Kocaman bir gülümseme, aşık ve aradığını bulmuş, karşılıklı demektir. Boynu
hafif yana yatmış içini geçiriyorsa, biri var fakat söyleyemiyordur. Başı önde
kolları birleşmişse çok büyük darbe almış demektir. Elinde avucunda hiçbir şey
olmadığını da, bir köşeye çekilmiş tek başına oturan adamdan anlarsınız.
Kaybedendir o, yazıktır hem mutlu hem mutsuzdur. Yemek yemeyi çok sever, çünkü
duygu açlığını ancak bu şekilde geçiştirir. Baharın gelmesine sinirlenir.
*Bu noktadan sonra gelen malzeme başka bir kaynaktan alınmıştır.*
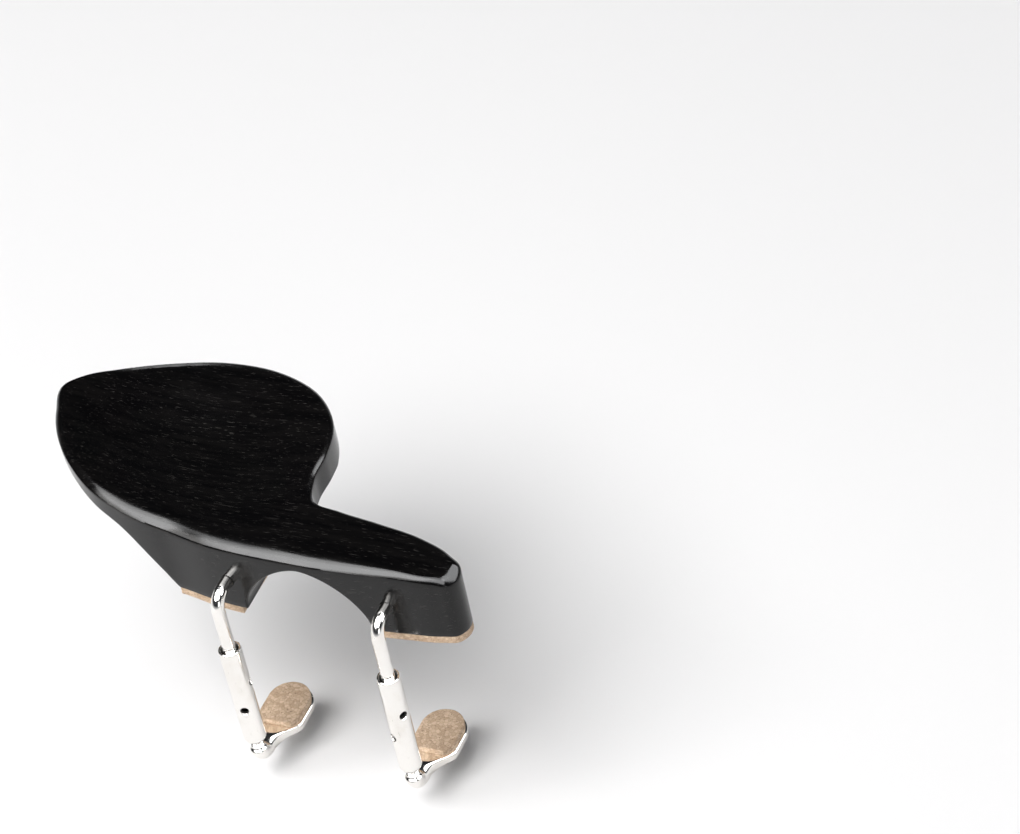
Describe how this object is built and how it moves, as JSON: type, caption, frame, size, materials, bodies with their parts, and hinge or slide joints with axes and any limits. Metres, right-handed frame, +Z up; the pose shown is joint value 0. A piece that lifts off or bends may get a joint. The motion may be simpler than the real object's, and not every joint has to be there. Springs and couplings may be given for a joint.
{
  "type": "violin chin rest",
  "caption": "Carved side-cup chin rest with cork pads and turnbuckle clamp legs that grip the edge of a violin body at the tail.",
  "frame": {"origin": "midway between the two clamp legs, on the instrument's top, in the plane of the end of the instrument's body", "axes": "+X across the tail towards the treble side, +Y from the tail towards the neck, +Z up off the instrument's top"},
  "size_m": [0.1123, 0.0638, 0.0659],
  "materials": {
    "ebony": "satin polished ebony with fine open pores",
    "cork": "fine-grained sheet cork",
    "nickel": "polished nickel plate",
    "screw": "plain steel wood screw"
  },
  "bodies": {
    "plate": {"chin_plate": "ebony", "cork_pad_left": "cork", "cork_pad_right": "cork", "hook_left": "nickel", "hook_right": "nickel", "hook_screw_left": "screw", "hook_screw_right": "screw"},
    "barrel_left": {"barrel_left": "nickel"},
    "barrel_right": {"barrel_right": "nickel"},
    "foot_left": {"foot_left": "nickel", "foot_cork_left": "cork"},
    "foot_right": {"foot_right": "nickel", "foot_cork_right": "cork"}
  },
  "joints": [
    {"name": "barrel_left_spin", "type": "hinge", "parent": "plate", "child": "barrel_left", "pos_m": [-0.0192, -0.0072, -0.0192], "axis": [0, 0, 1], "range_deg": [-1620, 720]},
    {"name": "barrel_right_spin", "type": "hinge", "parent": "plate", "child": "barrel_right", "pos_m": [0.0192, -0.0072, -0.0192], "axis": [0, 0, 1], "range_deg": [-1620, 720]},
    {"name": "foot_left_slide", "type": "slide", "parent": "plate", "child": "foot_left", "axis": [0, 0, 1], "range_m": [-0.0045, 0.002]},
    {"name": "foot_right_slide", "type": "slide", "parent": "plate", "child": "foot_right", "axis": [0, 0, 1], "range_m": [-0.0045, 0.002]}
  ],
  "couplings": [
    {"joint": "barrel_left_spin", "follows": "foot_left_slide", "rad_per_m": 6283},
    {"joint": "barrel_right_spin", "follows": "foot_right_slide", "rad_per_m": 6283}
  ]
}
Sokaklar yine aşık sevgililerle dolacaktır. Tebessümlü, el ele tutuşmuş çiftler
görecektir sokak köşelerinde. Arkalarından küfür edecektir ya da “keşke…” diyecektir. Sarmaş
dolaş etrafını süsleyen sevgililer olacaktır, kimi bahar öpücüğü konduracaktır
dudaklarına. Dışlanacaktır, sap diye kenara ayırılacaktır. Hüsrana uğrayan
benliğiyle “kimse yok ohh kafam rahat” diye kendini teselli edecektir. Fakat böyle düşünse dahi bir adım öteye geçemeyecektir. Her ne olursa olsun o yine de, etrafını dolduran bu çiftlere boynu yana bükülmüş bir şekilde içini geçirecektir. “Benim
onlardan ne eksiğim var?” diye soruyu hep kendisine yöneltecektir. Ne de olsa "Geldi bahar ayları, gevşer gönül yayları" diye boşuna dememişler...
Bahar, iyi ettin
hoş geldin de sana soruyorum; Nerede benim bahar öpücüğüm?